Do this:
Output exactly the lines that run from the line containing "side_end = SIDE_WALL" through the line containing "for node in", with both ends included.
Start of Recorded data
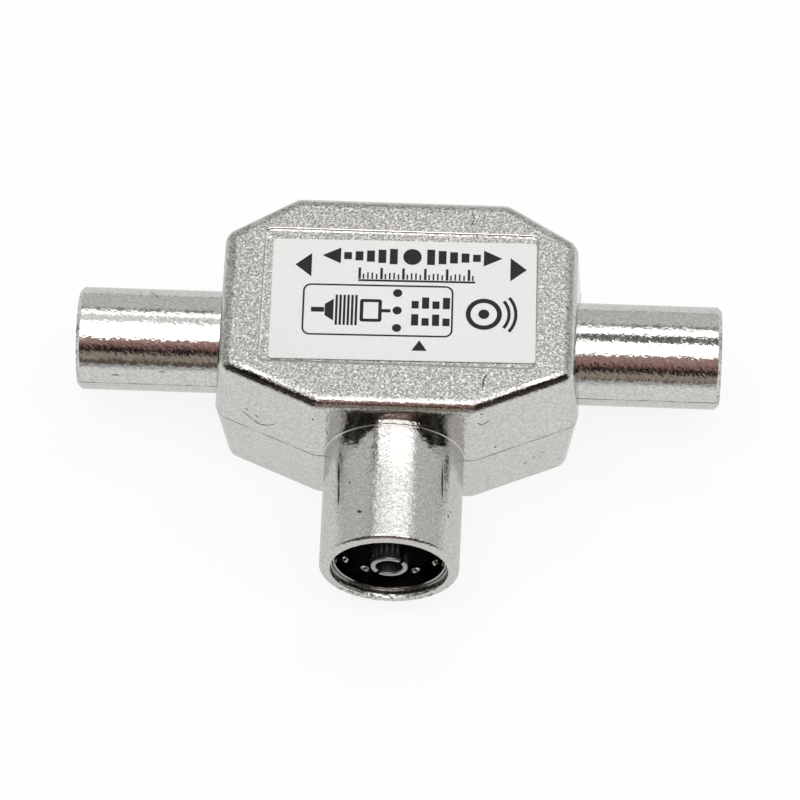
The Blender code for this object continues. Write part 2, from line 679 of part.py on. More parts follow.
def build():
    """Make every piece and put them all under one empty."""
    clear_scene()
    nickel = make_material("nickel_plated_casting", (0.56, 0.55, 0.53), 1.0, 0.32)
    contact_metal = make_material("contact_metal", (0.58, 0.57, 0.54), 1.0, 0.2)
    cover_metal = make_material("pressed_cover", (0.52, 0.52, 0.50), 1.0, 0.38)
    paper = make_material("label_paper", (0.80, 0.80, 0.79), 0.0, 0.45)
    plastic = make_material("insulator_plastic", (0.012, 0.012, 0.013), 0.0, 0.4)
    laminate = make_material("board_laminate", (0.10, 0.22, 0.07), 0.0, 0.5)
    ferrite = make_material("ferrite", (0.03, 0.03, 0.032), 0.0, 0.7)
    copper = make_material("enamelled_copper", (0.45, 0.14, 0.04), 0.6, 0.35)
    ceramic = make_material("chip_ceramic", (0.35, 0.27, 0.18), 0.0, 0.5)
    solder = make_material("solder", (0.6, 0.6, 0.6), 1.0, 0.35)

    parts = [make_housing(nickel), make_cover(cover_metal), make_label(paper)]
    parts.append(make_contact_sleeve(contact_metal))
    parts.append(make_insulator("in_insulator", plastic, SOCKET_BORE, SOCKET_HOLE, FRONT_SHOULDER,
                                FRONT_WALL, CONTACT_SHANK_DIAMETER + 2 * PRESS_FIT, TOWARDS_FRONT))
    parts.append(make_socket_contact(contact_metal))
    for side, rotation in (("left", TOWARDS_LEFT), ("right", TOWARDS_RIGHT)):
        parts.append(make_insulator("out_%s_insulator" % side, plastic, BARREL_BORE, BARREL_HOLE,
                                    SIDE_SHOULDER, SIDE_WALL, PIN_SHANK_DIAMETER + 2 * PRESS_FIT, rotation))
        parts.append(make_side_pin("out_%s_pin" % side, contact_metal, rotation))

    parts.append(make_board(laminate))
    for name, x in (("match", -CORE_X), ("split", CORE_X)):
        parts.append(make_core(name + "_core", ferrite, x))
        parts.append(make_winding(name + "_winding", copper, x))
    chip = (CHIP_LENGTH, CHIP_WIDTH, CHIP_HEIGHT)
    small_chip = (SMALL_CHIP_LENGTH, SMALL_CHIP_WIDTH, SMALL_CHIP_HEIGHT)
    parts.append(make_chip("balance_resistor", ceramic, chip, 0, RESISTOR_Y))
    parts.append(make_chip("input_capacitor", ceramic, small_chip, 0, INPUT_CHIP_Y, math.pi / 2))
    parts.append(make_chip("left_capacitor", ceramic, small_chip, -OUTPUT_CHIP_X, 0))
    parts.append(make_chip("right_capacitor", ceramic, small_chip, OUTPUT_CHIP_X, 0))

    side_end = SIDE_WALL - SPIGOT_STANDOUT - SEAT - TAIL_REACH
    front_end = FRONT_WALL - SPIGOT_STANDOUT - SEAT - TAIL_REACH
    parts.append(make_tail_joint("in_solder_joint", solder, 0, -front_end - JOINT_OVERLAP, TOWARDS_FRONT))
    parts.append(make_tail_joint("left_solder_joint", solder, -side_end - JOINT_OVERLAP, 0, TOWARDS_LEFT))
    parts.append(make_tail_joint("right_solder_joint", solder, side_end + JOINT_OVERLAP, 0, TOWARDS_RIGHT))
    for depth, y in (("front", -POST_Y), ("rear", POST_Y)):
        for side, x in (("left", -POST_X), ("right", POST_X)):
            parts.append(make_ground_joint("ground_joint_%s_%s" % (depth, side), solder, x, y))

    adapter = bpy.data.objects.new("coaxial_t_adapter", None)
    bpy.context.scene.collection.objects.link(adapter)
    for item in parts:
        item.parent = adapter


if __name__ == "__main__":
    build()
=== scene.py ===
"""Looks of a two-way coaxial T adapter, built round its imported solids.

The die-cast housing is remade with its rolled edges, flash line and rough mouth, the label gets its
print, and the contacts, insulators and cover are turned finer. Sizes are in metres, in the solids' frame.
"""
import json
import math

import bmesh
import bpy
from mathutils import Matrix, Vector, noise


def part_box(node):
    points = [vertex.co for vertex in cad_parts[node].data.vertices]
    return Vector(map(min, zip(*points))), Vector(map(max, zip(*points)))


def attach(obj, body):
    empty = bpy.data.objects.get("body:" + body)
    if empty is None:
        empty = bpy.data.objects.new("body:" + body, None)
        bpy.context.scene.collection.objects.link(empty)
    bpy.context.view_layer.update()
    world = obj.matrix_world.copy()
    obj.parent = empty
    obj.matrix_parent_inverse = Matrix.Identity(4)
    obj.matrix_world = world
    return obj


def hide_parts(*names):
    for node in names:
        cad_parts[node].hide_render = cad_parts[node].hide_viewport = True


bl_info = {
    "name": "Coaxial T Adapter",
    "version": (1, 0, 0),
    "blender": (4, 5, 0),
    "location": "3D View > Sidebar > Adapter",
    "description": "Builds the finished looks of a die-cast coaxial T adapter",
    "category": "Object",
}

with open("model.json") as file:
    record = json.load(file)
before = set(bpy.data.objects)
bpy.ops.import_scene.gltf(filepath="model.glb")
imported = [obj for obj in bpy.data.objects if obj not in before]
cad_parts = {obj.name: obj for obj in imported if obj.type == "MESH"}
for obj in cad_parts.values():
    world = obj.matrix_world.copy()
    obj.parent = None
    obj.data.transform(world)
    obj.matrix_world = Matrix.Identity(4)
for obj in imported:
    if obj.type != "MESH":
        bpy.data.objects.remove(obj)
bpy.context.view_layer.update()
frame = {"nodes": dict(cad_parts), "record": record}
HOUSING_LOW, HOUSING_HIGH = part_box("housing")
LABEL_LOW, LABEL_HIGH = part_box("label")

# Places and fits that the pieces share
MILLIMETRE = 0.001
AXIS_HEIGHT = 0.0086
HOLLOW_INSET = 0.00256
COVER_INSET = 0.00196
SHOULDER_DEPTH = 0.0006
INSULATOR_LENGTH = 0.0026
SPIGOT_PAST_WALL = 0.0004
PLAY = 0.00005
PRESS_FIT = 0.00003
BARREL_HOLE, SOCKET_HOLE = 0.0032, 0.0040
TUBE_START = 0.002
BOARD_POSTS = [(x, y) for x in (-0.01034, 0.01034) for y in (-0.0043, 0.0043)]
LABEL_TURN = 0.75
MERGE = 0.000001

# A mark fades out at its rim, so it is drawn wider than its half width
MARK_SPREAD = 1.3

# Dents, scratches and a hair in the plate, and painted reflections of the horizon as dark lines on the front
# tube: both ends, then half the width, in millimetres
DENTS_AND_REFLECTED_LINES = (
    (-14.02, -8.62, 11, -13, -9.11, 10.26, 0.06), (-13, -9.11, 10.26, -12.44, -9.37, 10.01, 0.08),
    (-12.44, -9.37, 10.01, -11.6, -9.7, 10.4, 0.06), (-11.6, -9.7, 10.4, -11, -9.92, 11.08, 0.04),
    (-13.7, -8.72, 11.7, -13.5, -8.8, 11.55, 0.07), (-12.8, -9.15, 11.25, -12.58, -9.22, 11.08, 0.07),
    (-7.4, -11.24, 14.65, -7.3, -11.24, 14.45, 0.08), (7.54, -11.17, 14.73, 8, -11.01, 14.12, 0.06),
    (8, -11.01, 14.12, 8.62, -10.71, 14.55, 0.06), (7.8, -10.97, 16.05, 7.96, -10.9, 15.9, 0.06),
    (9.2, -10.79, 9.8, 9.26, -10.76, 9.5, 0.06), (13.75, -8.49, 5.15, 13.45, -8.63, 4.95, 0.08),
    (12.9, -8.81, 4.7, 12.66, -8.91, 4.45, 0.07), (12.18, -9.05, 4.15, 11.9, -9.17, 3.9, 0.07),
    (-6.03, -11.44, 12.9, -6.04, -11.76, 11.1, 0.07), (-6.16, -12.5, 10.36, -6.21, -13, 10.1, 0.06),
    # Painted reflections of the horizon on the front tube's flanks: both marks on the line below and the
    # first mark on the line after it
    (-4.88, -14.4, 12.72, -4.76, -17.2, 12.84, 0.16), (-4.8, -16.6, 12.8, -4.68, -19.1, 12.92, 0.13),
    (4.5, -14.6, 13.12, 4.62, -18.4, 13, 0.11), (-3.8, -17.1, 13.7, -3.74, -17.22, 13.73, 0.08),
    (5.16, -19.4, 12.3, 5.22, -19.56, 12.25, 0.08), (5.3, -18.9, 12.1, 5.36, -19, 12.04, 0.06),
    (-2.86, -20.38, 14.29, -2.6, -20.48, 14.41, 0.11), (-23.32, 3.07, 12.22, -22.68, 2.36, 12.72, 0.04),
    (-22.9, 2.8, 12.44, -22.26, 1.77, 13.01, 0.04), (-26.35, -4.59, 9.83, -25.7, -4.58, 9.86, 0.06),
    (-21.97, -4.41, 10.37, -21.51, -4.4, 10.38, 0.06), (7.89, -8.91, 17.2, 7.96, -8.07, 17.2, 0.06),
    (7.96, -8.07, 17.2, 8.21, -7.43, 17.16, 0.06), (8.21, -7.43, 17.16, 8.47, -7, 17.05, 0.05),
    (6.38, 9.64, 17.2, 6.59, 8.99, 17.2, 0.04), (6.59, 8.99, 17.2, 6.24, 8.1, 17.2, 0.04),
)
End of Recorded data
Full output:
    side_end = SIDE_WALL - SPIGOT_STANDOUT - SEAT - TAIL_REACH
    front_end = FRONT_WALL - SPIGOT_STANDOUT - SEAT - TAIL_REACH
    parts.append(make_tail_joint("in_solder_joint", solder, 0, -front_end - JOINT_OVERLAP, TOWARDS_FRONT))
    parts.append(make_tail_joint("left_solder_joint", solder, -side_end - JOINT_OVERLAP, 0, TOWARDS_LEFT))
    parts.append(make_tail_joint("right_solder_joint", solder, side_end + JOINT_OVERLAP, 0, TOWARDS_RIGHT))
    for depth, y in (("front", -POST_Y), ("rear", POST_Y)):
        for side, x in (("left", -POST_X), ("right", POST_X)):
            parts.append(make_ground_joint("ground_joint_%s_%s" % (depth, side), solder, x, y))

    adapter = bpy.data.objects.new("coaxial_t_adapter", None)
    bpy.context.scene.collection.objects.link(adapter)
    for item in parts:
        item.parent = adapter


if __name__ == "__main__":
    build()
=== scene.py ===
"""Looks of a two-way coaxial T adapter, built round its imported solids.

The die-cast housing is remade with its rolled edges, flash line and rough mouth, the label gets its
print, and the contacts, insulators and cover are turned finer. Sizes are in metres, in the solids' frame.
"""
import json
import math

import bmesh
import bpy
from mathutils import Matrix, Vector, noise


def part_box(node):
    points = [vertex.co for vertex in cad_parts[node].data.vertices]
    return Vector(map(min, zip(*points))), Vector(map(max, zip(*points)))


def attach(obj, body):
    empty = bpy.data.objects.get("body:" + body)
    if empty is None:
        empty = bpy.data.objects.new("body:" + body, None)
        bpy.context.scene.collection.objects.link(empty)
    bpy.context.view_layer.update()
    world = obj.matrix_world.copy()
    obj.parent = empty
    obj.matrix_parent_inverse = Matrix.Identity(4)
    obj.matrix_world = world
    return obj


def hide_parts(*names):
    for node in names:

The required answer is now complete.